INSTRUCTIONS TO FOLLOW - Return the lines exactly as they stand, from the first of the material through the line containing "press(arm, inside * held((-across".

++++++++

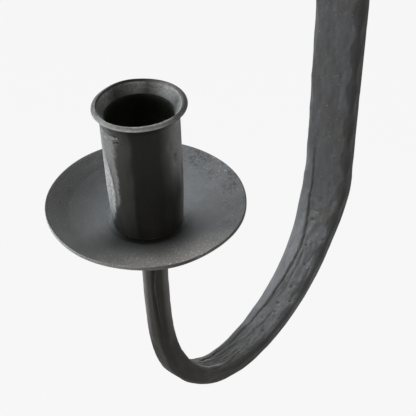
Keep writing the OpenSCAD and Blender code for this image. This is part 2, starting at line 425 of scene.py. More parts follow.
# Pits left by scale on the inside face, as [travel, x, radius, depth]
pitted = np.zeros(len(travel))
for pit in (
    (235.2, 0.1, 1.1, 0.6), (229.9, -0.4, 1.3, 0.7), (215.6, 0.7, 1.0, 0.6), (196.0, 1.5, 0.9, 0.5),
    (192.0, 2.8, 1.3, 0.8), (181.1, 1.4, 1.3, 0.8), (176.0, 2.5, 1.1, 0.6), (170.0, -0.9, 1.0, 0.5),
    (164.0, 3.4, 1.1, 0.5), (185.0, 6.0, 1.0, 0.6), (206.0, 3.6, 1.0, 0.6), (222.0, 8.0, 1.3, 0.5),
    (160.0, 0.5, 1.0, 0.5), (187.5, 7.8, 1.0, 0.4),
):
    away = np.hypot(travel - pit[0], across - pit[1])
    press(arm, inside * (soft(away, pit[2]) - 0.35 * soft(away - pit[2] * 1.25, 0.5)), pit[3])
    pitted = np.maximum(pitted, soft(away, pit[2] * 0.8))

# Broad hammer facets along the left edge of the bar, as [travel, half the length, reach]
for centre, long, reach in ((332, 16, 3.0), (294, 15, 2.6), (264, 11, 2.8)):
    chord = reach * np.sqrt(held(1 - ((travel - centre) / long) ** 2))
    press(arm, inside * held((-across - width_at(travel) / 2 + chord) / reach), 0.9)

# Crack where the stem was drawn out, as [travel, x]
CRACK = [
    [12, 3.4], [17, 3.0], [21, 2.7], [26, 2.1], [31, 1.8], [37, 2.0], [42, 2.5], [48, 3.0], [54, 3.3],
]
crack_x = by_table(travel, CRACK)
crack_share = np.interp(travel, [10, 16, 38, 56], [0, 1, 1, 0])
corner_side = held((across - height) / 6.0)
press(arm, outside * crack_share * soft(across - crack_x, 0.6) * corner_side, 0.7)
press(arm, outside * crack_share * soft(across - crack_x - 0.9, 0.6) * corner_side, -0.2)

# Shallow hammer dents over every face but the one on the wall, drawn out lengthwise
hammered = ripple(np.c_[across, height, travel * 0.45], 5.0, 2)
off_wall = held(-points_of(arm)[:, 1])
press(arm, held((hammered - 0.5) / 0.25) * off_wall, 0.24)
hammered = ripple(np.c_[across, height, travel * 0.6], 2.2, 5)
off_wall = held(-points_of(arm)[:, 1])
press(arm, held((hammered - 0.52) / 0.25) * inside * off_wall, 0.16)
modify(arm, "SMOOTH", factor=0.3, iterations=1)

# Low in the hook two ridges run along the inside face, with a hollow between and one beside them
turned_up = inside * np.interp(travel, [102, 110, 124, 133], [0, 1, 1, 0])
highlit_ridge = turned_up * soft(across - 3.0, 0.6)
second_ridge = turned_up * soft(across + 2.2, 0.6)
hollow = inside * np.interp(travel, [106, 114, 132, 142], [0, 1, 1, 0]) * soft(across + 0.6, 0.6)
right_hollow = turned_up * soft(across - 5.0, 0.7)
press(arm, np.maximum(highlit_ridge, second_ridge), -0.3)
press(arm, hollow, 0.5)
press(arm, right_hollow, 0.25)

# What the arm's finish follows: places along it, the lap, and where highlights and shade are painted on
paint_places(arm, "straight", np.c_[across, height, travel])
paint(arm, "hook", np.interp(travel, [90, 125, 215, 262], [0, 1, 1, 0]) * inside)
# A painted highlight on the raised lap left of the crease
paint(arm, "lap", inside * lap_share * held(-beside / 0.5) * np.interp(travel, [145, 182], [0.1, 1]))
# Painted highlights: a lit band down the stem's left, a painted reflection on its right face, light on
# ridges and the crack's lips
stem = np.interp(travel, [0, 45, 70], [1, 1, 0])
stem_left_highlight = stem * outside * held((-across - 0.6) / 1.8)
stem_right_sheen = stem * held(normals_of(arm)[:, 0] * 2 - 0.6) * held((height + 1.2) / 4.5)
crack_edge = outside * crack_share * soft(across - crack_x - 0.6, 0.4) * corner_side
painted_highlight = np.maximum(ridge_highlight, 0.35 * crack_edge) + 1.2 * np.maximum(highlit_ridge, 0.7 * second_ridge)
paint(arm, "painted_highlight", np.maximum(painted_highlight, np.maximum(0.6 * stem_left_highlight, stem_right_sheen)))
# Painted shade: darker down the stem under the pan and round the hook, and on the bar's right side, less on
# the stem's lit bands
stem_and_hook_shade = np.interp(travel, [0, 40, 60, 100, 118, 150, 190], [0.8, 0.85, 1, 1, 0.7, 0.6, 0])
right_side_shade = held(normals_of(arm)[:, 0] * 3 - 2) * np.interp(travel, [200, 240], [0, 0.5])
stem_and_hook_shade *= 1 - np.maximum(0.95 * stem_left_highlight, stem_right_sheen)
paint(arm, "black", np.maximum(stem_and_hook_shade, right_side_shade))
# Painted shade: darker in the creases, marks, pits, crack and hollows, and towards the stem's broad corner
crease_shade = inside * (0.9 * crease_share * soft(beside - 0.15, 0.42) + 0.5 * fold_share * soft(folded, 0.4))
crease_shade += 0.6 * marked + 0.6 * inside * pitted
crease_shade += outside * crack_share * soft(across - crack_x, 0.45) * corner_side
crease_shade += 0.9 * hollow + 0.5 * right_hollow
crease_shade += 0.5 * broad * held(over(corner - width_at(travel) * 0.36, 0.6)) * held((3.9 - across) / 1.2)
paint(arm, "crease", crease_shade)

# Drip pan: a sheet disc, flat under the cup and dished out to a rounded edge

SHEET = 1.5
HOLE_R = 2.25
FLAT_R = 13.5
RIM_ROUND = 0.3

# Share of the dish over which it rises out of the flat, and how much it flattens towards the rim
EASE = 0.12
FLATTER = 0.1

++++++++

RESULT OF THE EXERCISE -
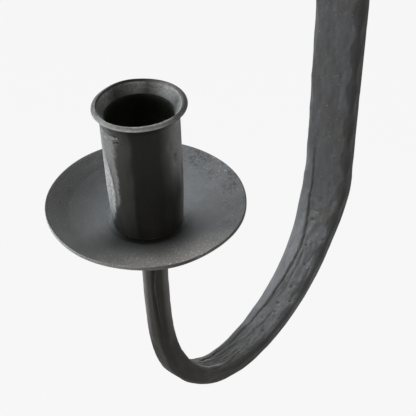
Keep writing the OpenSCAD and Blender code for this image. This is part 2, starting at line 425 of scene.py. More parts follow.
# Pits left by scale on the inside face, as [travel, x, radius, depth]
pitted = np.zeros(len(travel))
for pit in (
    (235.2, 0.1, 1.1, 0.6), (229.9, -0.4, 1.3, 0.7), (215.6, 0.7, 1.0, 0.6), (196.0, 1.5, 0.9, 0.5),
    (192.0, 2.8, 1.3, 0.8), (181.1, 1.4, 1.3, 0.8), (176.0, 2.5, 1.1, 0.6), (170.0, -0.9, 1.0, 0.5),
    (164.0, 3.4, 1.1, 0.5), (185.0, 6.0, 1.0, 0.6), (206.0, 3.6, 1.0, 0.6), (222.0, 8.0, 1.3, 0.5),
    (160.0, 0.5, 1.0, 0.5), (187.5, 7.8, 1.0, 0.4),
):
    away = np.hypot(travel - pit[0], across - pit[1])
    press(arm, inside * (soft(away, pit[2]) - 0.35 * soft(away - pit[2] * 1.25, 0.5)), pit[3])
    pitted = np.maximum(pitted, soft(away, pit[2] * 0.8))

# Broad hammer facets along the left edge of the bar, as [travel, half the length, reach]
for centre, long, reach in ((332, 16, 3.0), (294, 15, 2.6), (264, 11, 2.8)):
    chord = reach * np.sqrt(held(1 - ((travel - centre) / long) ** 2))
    press(arm, inside * held((-across - width_at(travel) / 2 + chord) / reach), 0.9)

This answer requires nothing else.